Fishery Interactions – FL Blue Crab

Recreational Interactions

Fishery interactions vary regionally across Florida. In some areas there is high possibility of interaction between the Florida commercial blue crab fishery and other commercial and recreational fisheries. Recreational blue crabbing is allowed in Florida with a maximum of five recreational traps. Industry interviews have revealed there is concern over recreational traps being set too close to commercial lines, resulting in commercial trap damage as well as theft of catch.

Commercial Interactions

Interactions also occur across state and national boundaries. Each Gulf of Mexico state has a blue crab fishery, and other state’s fishing practices may affect fisheries in Florida, and vice versa (MRAG Americas, Inc. 2008). While the Gulf of Mexico Florida blue crab fishery is comprised mainly of the Eastern GOM stock, the range of the Western GOM stock extend over a small portion of the Florida panhandle.

Currently, U.S. participates with Cuba, the Commonwealth of the Bahamas, and other Caribbean and Latin American countries on fisheries management through Regional Fishery Management Organizations, including Western Central Atlantic Fishery Commission and Caribbean Regional Fisheries Mechanism. There is a targeted blue crab fishery in Cuba, but it is currently thought to have minimal/no impact on the Florida blue crab fishery, with blue crab accounting for only 3.5% of total catch of marine fisheries in Cuban waters. (Cuban fisheries report, p. 7). There is no targeted blue crab fishery in the Bahamas.

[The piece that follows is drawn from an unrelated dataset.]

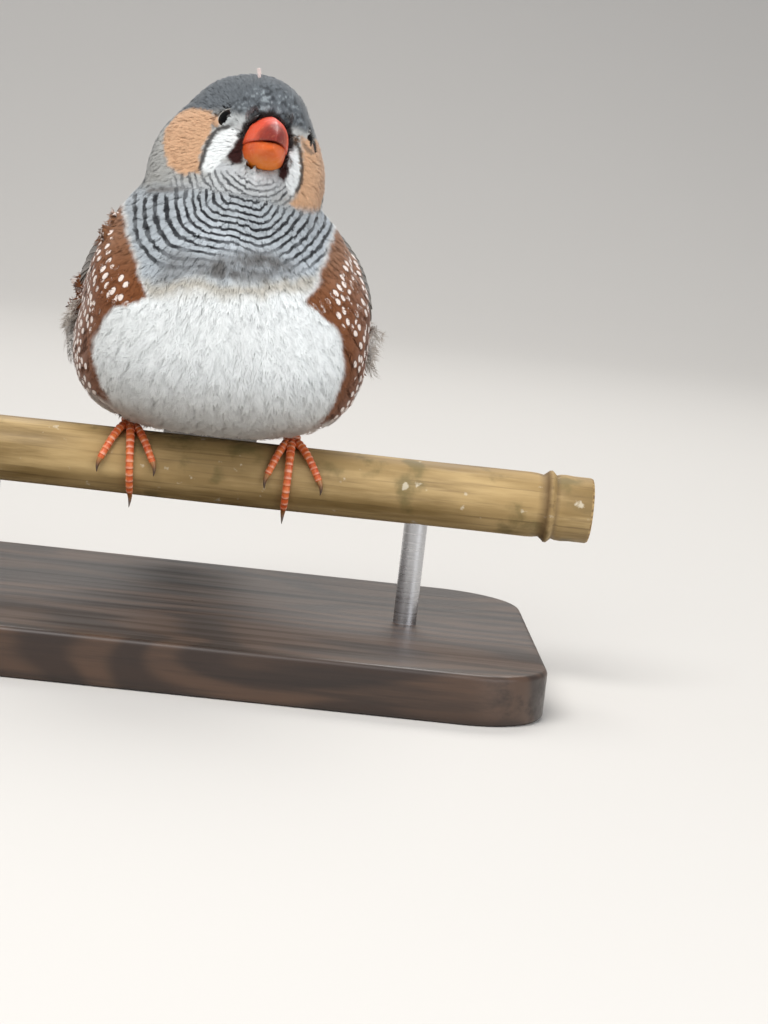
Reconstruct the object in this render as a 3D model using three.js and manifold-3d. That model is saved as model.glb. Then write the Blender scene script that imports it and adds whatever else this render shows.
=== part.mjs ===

Interactions between crab gear and shrimp gear are common in most Gulf States. Blue crab is a bycatch species in shrimp trawls (Fuls et al. 2002), and gear interactions can be a source of conflict between the fisheries. However, in Florida, the 1996 net ban minimized some of the gear interactions between shrimp and blue crab. Except for a few designated areas, all shrimping must occur nine miles from the coast on the Gulf side of Florida and three miles from the coast on the Atlantic side. Shrimp trawls may keep 200 pounds of blue crab bycatch per trip crab, but this is usually in areas where there isn’t active commercial blue crabbing occurring.